Attualità

La storia. «Il pesce costava troppo. Così abbiamo fondato l'Anfn»

Andrea Bernardini sabato 31 agosto 2024

Quarantadue anni fa la ginecologa disse loro che, con buona probabilità, non avrebbero mai avuto un figlio. Mai una previsione si è rivelata tanto fallace: in 39 anni di matrimonio – festeggiati ad aprile – di figli ne hanno avuti non uno, ma sette, tra naturali, adottivi e in affidamento. Ne avevano cinque nel novembre del 2003 quando Mario Sberna, già dipendente della Curia bresciana ed ora in pensione incontrò Enrico Cinelli, altro papà di prole numerosa, di fronte al bancone del pesce in un supermarket cittadino. Il racconto di Mario: «Ero soprappensiero, con gli occhi persi negli occhi della povera e piccola triglia, in attesa che mia moglie Egle riempisse di cibo il carrello, quando venni letteralmente investito da Enrico, che di mestiere fa l’autista di bus: doveva parlarmi e quello gli era sembrato il modo e il luogo più opportuni».

E che aveva da dirle? «Quel pesce, mi disse, non l’avremmo mai comprato ai nostri figli: troppo caro mangiare pesce per le famiglie numerose. E perché i nostri carrelli si mangiavano, loro sì, tutto lo stipendio prima del 15 del mese, insieme a bollette, tasse, imposte, balzelli moltiplicati senza tener conto di quante bocche si sfamano con quell’unico stipendio. Ecco, una scarica di problemi che, ovviamente, conoscevo benissimo anch’io. Da lì la richiesta di rivederci presto per trovare una qualche soluzione: Davide contro Golia, insomma».

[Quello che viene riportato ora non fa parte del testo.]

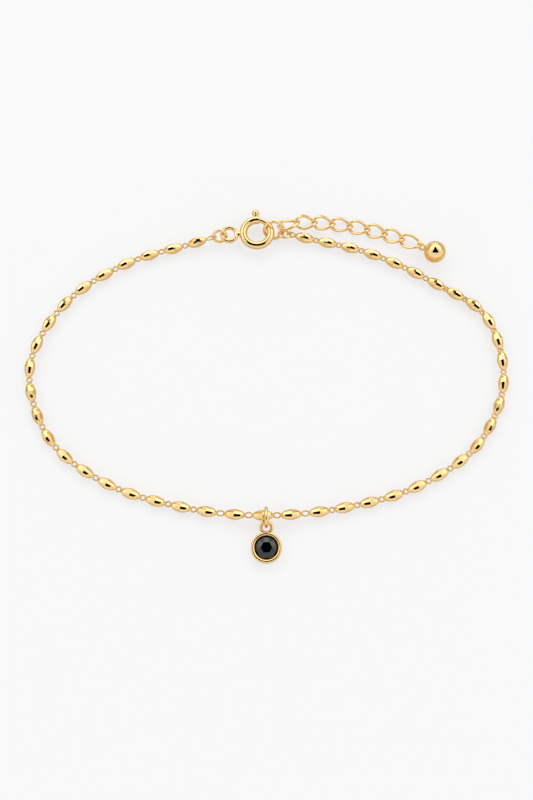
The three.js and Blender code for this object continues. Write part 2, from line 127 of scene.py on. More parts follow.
# The camera's view: its angle above the table in degrees, and otherwise millimetres
CAMERA_ELEVATION = 76
CAMERA_DISTANCE = 180
CAMERA_LENS = 43.2
CAMERA_SENSOR = 36
CAMERA_TARGET = (0.03, -3.73, 0)

# The table top: half its side, and its height, a little under the anklet so that the two don't flicker
TABLE_HALF = 600
TABLE_LEVEL = -0.01


def length(name, value, words):
    """A size in millimetres as a property in metres."""
    return FloatProperty(name=name, description=words, default=value * MM, min=0, unit="LENGTH", precision=5)


def number(name, value, words):
    """A plain number that isn't negative."""
    return FloatProperty(name=name, description=words, default=value, min=0)


def colour(name, value, words):
    """A colour property from an sRGB hex value."""
    return FloatVectorProperty(name=name, description=words, default=linear(value), size=4, subtype="COLOR")


def linear(value):
    """An sRGB hex value as linear red, green, blue and alpha: c / 12.92 up to 0.04045, and above that
    ((c + 0.055) / 1.055) ** 2.4."""
    parts = np.array([(value >> shift) & 255 for shift in (16, 8, 0)]) / 255
    parts = np.where(parts <= 0.04045, parts / 12.92, ((parts + 0.055) / 1.055) ** 2.4)
    return (*parts, 1.0)


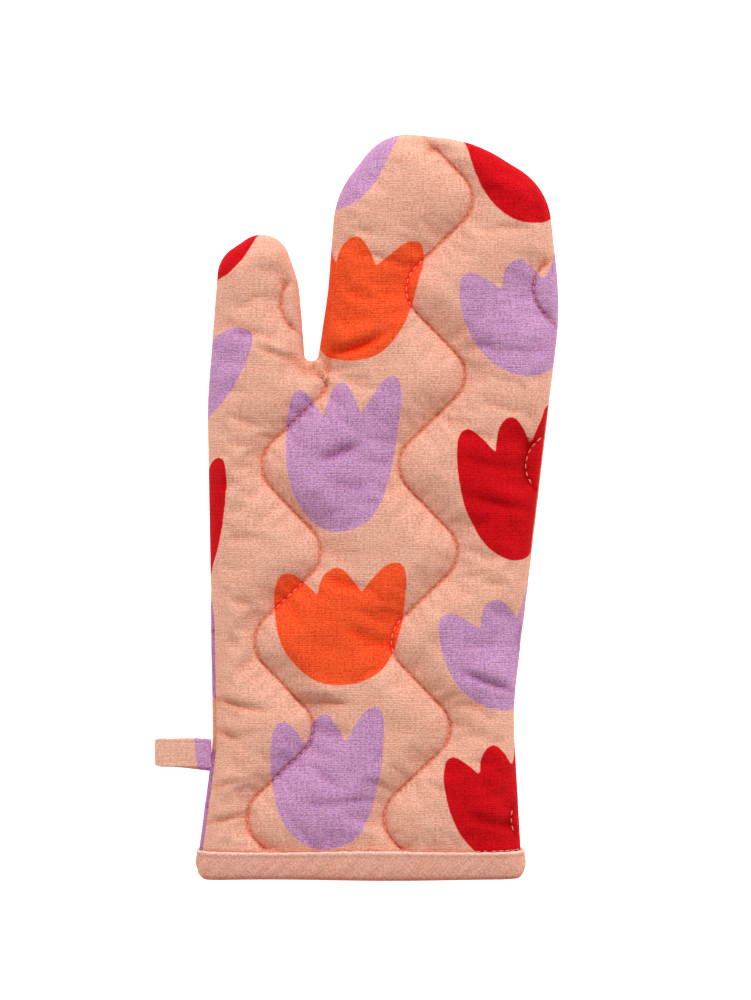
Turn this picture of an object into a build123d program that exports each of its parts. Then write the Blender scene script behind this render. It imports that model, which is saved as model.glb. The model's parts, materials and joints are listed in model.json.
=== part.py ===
from build123d import *
import os

# Quilted oven mitt, lying flat on its back panel.
# Fingers point to +Y, the thumb and the hanging loop to -X, and the front panel faces +Z.
# The origin is the centre of the bounding box on the surface that the mitt lies on.
# Every fabric layer is cut at the two fold lines, so that the finger part and the thumb
# can turn up towards the front panel about axes that lie on its face.

os.makedirs("parts", exist_ok=True)

# ---- Driving dimensions, in mm ----
LENGTH = 330.0
HEIGHT = 26.0
SIDE_ROUND = 12.4
OUTER_THICK = 0.8
WADDING_THICK = 4.0
LINING_THICK = 0.6
BODY_GAP = 0.3

MOUTH_Y = -LENGTH / 2
MID_Z = HEIGHT / 2

# Cuff binding: a folded strip that wraps the raw edge at the mouth.
BINDING_WIDTH = 12.9
BINDING_LEFT_X = -71.6
BINDING_RIGHT_X = 74.4
BINDING_OUTER_FOLD = 1.4
BINDING_INNER_FOLD = 0.8
BINDING_END_FOLD = 1.0
BINDING_TOP_Y = MOUTH_Y + BINDING_WIDTH
CUFF_WADDING_THICK = 1.8

# Fold lines: the fingers turn about FOLD_Y, the thumb about the line from the crotch
# of the thumb to its base at the outer side seam.
FOLD_Y = 92.0
CROTCH = (-20.2, 64.6)
THUMB_BASE = (-80.0, 20.35)

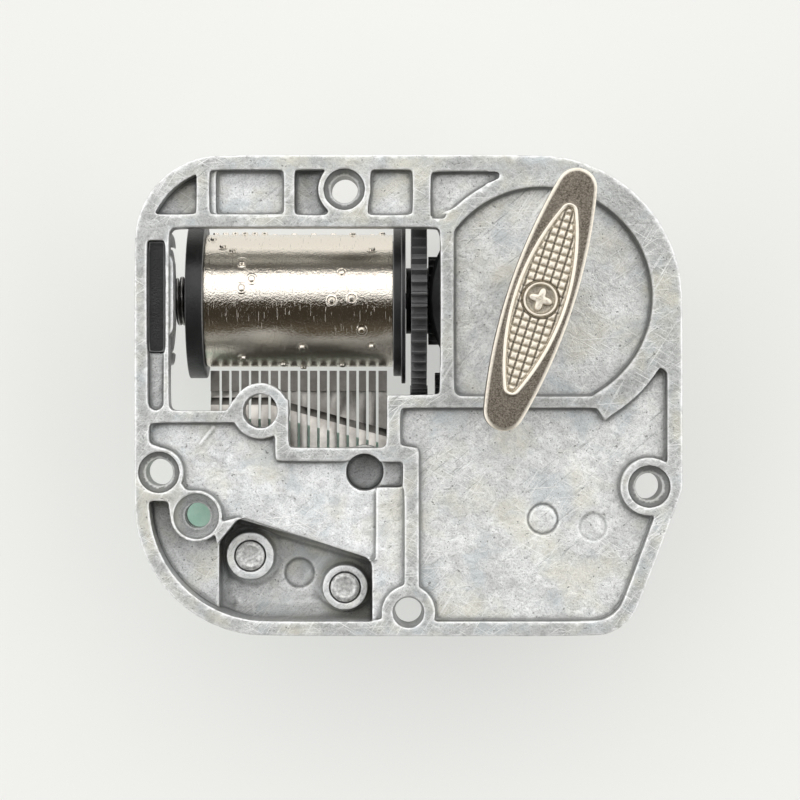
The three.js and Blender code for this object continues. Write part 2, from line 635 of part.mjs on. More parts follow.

Da quell’incontro, l’idea di dar vita all’Associazione nazionale famiglie numerose, che oggi conta poco meno di 30mila associati. «Tutte le idee che hanno enormi conseguenze sono sempre idee semplici. E quelle idee nascevano da domande che qualunque amministratore pubblico avrebbe dovuto porsi prima di noi da molto, molto tempo: perché, per esempio, noi che siamo in sette con un solo contatore, dobbiamo pagare più di sette persone single che hanno sette contatori e dunque non superano mai la soglia della tariffa sociale? E perché per iscrivere i nostri figli a scuola, per comprare i libri, la mensa, il biglietto dell’autobus o la tariffa sui rifiuti ogni singolo figlio paga per “uno”, mentre quando si compila l’Isee, quello stesso figlio vale meno di un terzo? Così facendo quando pago, pago per uno mentre quando ricevo, ricevo per un terzo. E perché l’acqua al metro cubo per uso abitazione ha una tariffa sociale più alta della tariffa zootecnica? I vitelli possono bere a volontà, mentre ai nostri bimbi nemmeno l’acqua per lavarsi i denti riceve venia? E, soprattutto, perché quando diciamo queste cose, gli occhi di chi ci ascolta appaiono tanto simili a quelli della triglia nel banco pesce del supermercato vicino casa? Quando va bene. Perché quando va male, ci sentiamo dire che siamo degli incoscienti, che nessuno ci ha obbligato a fare tanti figli, che i nostri figli sono un peso per la società, che siamo già troppi in Italia. Dimenticando che solo grazie ai nostri figli questo Paese avrà un futuro. Perché senza figli, non c’è alcun futuro. Pensioni comprese».